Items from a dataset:
+ + + +

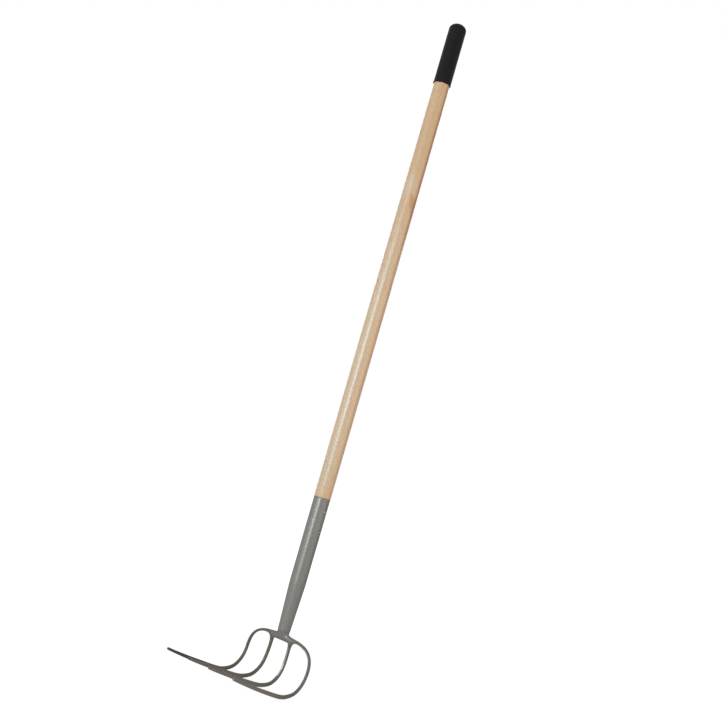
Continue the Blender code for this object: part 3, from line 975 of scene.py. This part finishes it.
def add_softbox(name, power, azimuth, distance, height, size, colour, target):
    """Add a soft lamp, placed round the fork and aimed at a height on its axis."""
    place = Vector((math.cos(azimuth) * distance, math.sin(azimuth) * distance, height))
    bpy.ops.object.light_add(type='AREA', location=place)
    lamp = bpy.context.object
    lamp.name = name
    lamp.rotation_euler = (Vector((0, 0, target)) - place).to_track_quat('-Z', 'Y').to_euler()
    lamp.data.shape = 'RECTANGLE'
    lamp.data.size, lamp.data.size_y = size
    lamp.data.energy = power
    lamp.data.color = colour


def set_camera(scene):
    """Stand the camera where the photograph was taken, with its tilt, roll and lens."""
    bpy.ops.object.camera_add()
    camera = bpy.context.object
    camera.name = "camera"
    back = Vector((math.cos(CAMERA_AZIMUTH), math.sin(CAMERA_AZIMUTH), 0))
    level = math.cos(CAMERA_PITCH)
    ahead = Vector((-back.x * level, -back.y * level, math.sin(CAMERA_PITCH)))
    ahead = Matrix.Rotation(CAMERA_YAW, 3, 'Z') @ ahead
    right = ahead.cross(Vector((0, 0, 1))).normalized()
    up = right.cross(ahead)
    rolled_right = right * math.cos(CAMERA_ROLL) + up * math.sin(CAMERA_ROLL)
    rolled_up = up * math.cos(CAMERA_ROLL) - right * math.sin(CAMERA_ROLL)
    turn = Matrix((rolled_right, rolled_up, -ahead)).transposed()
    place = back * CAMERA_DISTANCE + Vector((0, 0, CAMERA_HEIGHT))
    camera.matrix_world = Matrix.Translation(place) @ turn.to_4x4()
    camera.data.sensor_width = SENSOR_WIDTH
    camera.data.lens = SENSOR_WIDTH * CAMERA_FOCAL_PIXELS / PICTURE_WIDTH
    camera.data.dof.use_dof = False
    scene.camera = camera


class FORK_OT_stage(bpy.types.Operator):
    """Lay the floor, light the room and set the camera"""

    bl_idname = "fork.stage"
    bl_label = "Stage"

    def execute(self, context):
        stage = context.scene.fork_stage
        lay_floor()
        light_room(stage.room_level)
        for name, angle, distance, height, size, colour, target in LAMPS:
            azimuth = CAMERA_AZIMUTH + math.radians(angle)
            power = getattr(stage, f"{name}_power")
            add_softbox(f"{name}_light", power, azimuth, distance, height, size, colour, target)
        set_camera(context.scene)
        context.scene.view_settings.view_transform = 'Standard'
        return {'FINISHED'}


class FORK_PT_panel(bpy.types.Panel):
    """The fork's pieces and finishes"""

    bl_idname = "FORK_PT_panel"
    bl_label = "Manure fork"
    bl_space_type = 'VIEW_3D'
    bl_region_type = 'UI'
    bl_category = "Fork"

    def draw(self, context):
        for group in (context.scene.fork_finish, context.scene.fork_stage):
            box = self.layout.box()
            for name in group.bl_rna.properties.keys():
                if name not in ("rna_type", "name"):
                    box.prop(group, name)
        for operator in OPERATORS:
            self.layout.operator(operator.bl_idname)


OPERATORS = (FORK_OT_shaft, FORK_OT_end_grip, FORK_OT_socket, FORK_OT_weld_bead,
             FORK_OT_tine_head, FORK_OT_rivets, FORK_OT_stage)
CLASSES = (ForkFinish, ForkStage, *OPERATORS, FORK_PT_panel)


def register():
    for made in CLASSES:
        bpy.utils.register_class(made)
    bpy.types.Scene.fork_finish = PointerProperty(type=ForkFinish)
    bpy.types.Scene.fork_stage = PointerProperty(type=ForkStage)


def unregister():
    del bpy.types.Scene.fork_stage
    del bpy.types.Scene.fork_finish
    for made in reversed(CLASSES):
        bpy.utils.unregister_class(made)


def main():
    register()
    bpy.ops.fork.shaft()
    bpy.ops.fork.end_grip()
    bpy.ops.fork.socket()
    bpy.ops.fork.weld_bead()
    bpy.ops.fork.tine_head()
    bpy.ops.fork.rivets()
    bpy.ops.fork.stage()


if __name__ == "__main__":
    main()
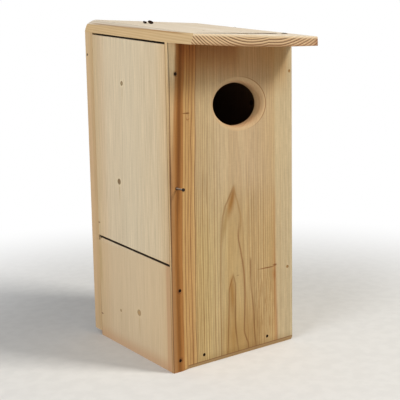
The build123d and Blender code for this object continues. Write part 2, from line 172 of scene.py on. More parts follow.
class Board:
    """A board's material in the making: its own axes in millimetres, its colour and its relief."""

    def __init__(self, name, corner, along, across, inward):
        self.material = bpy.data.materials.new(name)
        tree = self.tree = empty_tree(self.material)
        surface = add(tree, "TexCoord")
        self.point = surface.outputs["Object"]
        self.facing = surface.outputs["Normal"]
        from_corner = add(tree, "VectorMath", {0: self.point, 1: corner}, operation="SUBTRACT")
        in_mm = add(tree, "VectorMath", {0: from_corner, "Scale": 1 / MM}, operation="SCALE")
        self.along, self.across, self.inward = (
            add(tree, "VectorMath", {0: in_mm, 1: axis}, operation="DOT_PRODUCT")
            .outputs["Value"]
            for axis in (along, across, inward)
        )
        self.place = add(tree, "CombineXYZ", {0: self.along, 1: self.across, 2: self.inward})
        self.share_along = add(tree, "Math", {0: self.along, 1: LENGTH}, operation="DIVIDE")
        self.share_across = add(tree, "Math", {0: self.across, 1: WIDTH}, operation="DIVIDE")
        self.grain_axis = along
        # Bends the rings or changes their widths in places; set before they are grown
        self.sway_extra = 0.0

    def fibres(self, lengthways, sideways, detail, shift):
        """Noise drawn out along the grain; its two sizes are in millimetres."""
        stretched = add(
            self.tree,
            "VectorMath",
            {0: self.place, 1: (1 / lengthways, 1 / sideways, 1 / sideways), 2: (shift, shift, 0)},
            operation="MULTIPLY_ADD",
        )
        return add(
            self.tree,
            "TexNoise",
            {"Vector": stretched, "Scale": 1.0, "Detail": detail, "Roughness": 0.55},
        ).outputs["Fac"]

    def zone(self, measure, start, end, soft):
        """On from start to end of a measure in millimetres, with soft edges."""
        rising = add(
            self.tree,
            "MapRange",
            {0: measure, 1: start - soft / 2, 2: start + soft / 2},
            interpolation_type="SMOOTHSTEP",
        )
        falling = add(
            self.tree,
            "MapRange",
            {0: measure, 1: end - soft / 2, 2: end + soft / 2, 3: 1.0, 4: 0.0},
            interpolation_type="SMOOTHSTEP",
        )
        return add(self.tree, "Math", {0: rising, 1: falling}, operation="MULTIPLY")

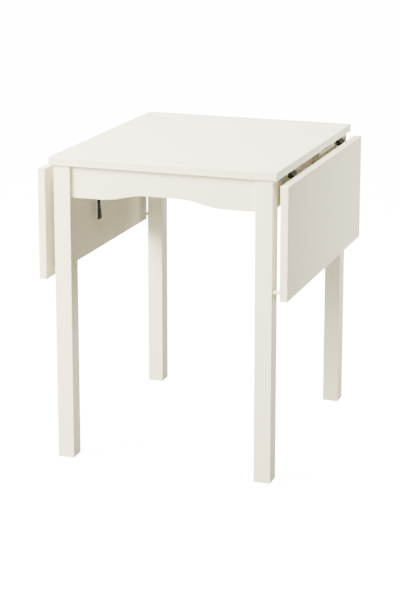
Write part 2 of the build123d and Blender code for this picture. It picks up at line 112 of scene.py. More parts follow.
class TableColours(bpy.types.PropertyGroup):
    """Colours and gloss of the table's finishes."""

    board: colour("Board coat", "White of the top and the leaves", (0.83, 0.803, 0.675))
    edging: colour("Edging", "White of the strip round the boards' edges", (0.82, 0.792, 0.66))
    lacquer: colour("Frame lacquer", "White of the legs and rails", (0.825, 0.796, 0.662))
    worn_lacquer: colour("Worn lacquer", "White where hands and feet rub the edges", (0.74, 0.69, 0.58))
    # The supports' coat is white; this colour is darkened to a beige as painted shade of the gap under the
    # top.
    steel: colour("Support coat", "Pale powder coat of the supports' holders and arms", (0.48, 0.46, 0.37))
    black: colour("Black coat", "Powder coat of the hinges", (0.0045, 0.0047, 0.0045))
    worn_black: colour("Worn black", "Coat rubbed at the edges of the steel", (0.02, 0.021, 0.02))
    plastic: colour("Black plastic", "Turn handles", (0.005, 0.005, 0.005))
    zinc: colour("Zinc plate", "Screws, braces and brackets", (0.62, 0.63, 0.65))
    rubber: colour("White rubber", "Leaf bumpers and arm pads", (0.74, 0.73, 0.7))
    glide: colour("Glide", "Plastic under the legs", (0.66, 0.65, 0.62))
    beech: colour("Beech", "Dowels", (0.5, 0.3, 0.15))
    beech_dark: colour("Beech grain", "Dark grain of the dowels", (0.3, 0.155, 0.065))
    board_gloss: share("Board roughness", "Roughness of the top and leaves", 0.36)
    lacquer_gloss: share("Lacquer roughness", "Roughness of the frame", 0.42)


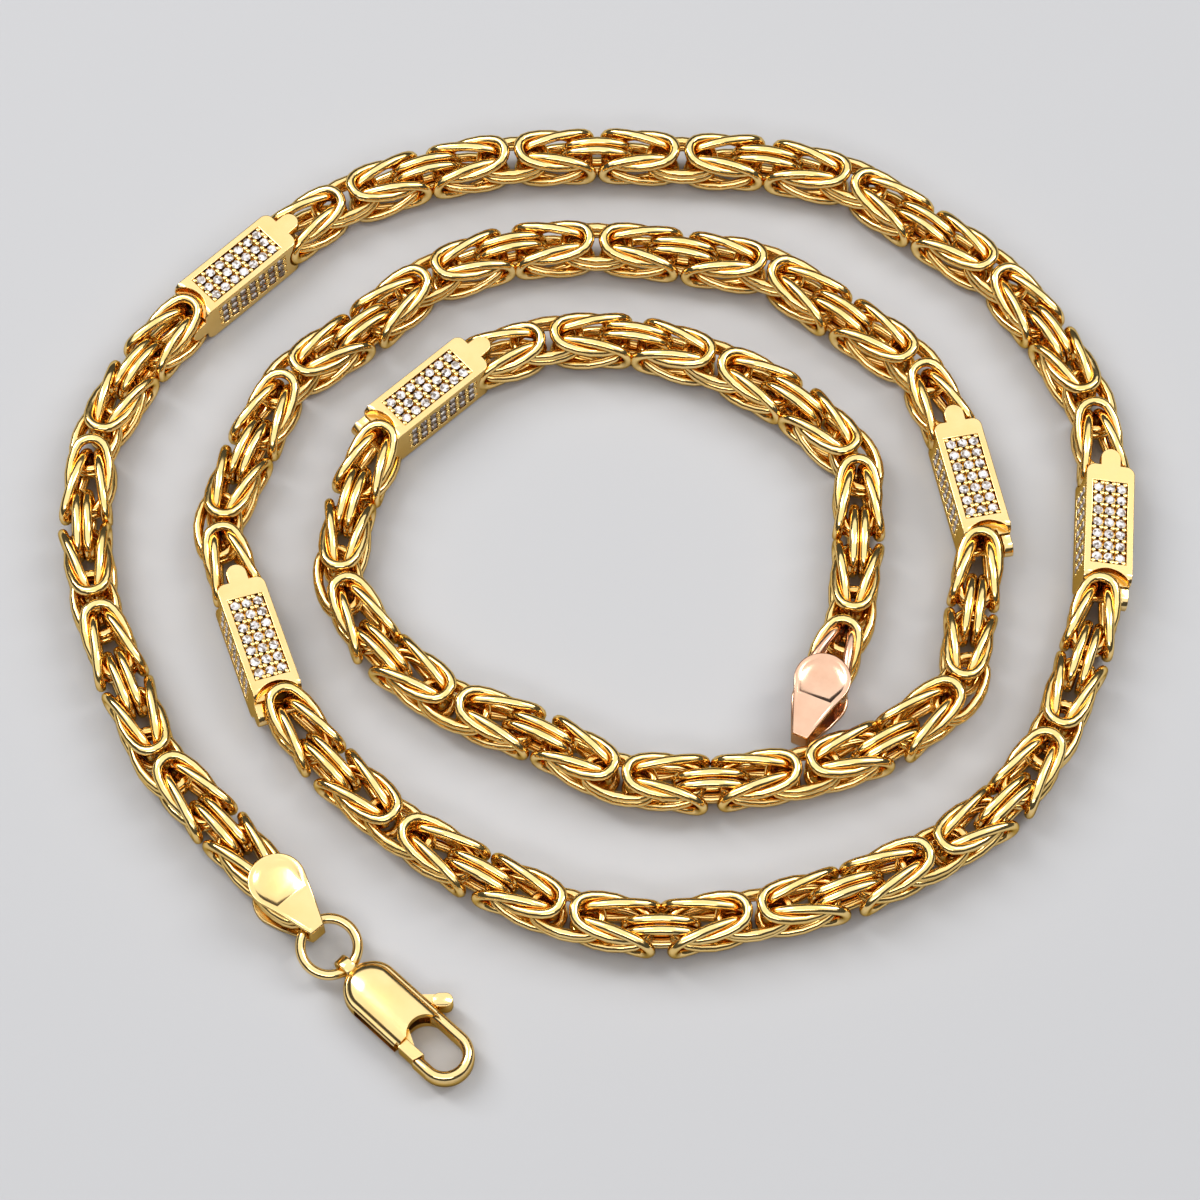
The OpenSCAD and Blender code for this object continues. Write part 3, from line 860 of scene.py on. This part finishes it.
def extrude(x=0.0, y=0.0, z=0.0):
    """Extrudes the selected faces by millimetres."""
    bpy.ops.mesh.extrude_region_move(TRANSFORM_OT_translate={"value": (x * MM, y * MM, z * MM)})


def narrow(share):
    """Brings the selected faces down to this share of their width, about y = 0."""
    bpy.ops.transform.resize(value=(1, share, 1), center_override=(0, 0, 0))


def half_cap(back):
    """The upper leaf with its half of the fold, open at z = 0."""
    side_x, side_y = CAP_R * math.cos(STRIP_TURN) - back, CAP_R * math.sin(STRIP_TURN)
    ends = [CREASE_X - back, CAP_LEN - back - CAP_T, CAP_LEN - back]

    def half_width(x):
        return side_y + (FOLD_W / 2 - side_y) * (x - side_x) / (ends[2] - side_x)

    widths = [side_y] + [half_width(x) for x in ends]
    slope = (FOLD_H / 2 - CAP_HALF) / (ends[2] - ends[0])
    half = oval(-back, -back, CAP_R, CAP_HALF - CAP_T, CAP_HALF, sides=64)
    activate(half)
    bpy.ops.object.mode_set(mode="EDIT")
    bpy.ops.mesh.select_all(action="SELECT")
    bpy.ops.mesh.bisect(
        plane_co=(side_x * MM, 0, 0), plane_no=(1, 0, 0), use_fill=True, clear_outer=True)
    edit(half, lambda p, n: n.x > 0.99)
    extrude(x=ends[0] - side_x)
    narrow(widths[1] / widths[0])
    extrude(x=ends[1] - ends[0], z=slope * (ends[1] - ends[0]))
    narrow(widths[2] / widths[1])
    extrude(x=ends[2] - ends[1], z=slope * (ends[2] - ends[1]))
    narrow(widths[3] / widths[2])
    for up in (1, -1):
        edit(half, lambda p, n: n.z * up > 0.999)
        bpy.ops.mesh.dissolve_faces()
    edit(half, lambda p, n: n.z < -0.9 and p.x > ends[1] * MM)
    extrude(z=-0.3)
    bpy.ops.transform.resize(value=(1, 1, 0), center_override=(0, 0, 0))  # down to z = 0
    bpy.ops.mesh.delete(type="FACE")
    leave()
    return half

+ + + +

§ **JOB**:
Begin at the line that has "Write part 2 of", stop after the line that has "and gloss of", and repeat exactly those lines, nothing more.

§ **TASK ANSWER**:
Write part 2 of the build123d and Blender code for this picture. It picks up at line 112 of scene.py. More parts follow.
class TableColours(bpy.types.PropertyGroup):
    """Colours and gloss of the table's finishes."""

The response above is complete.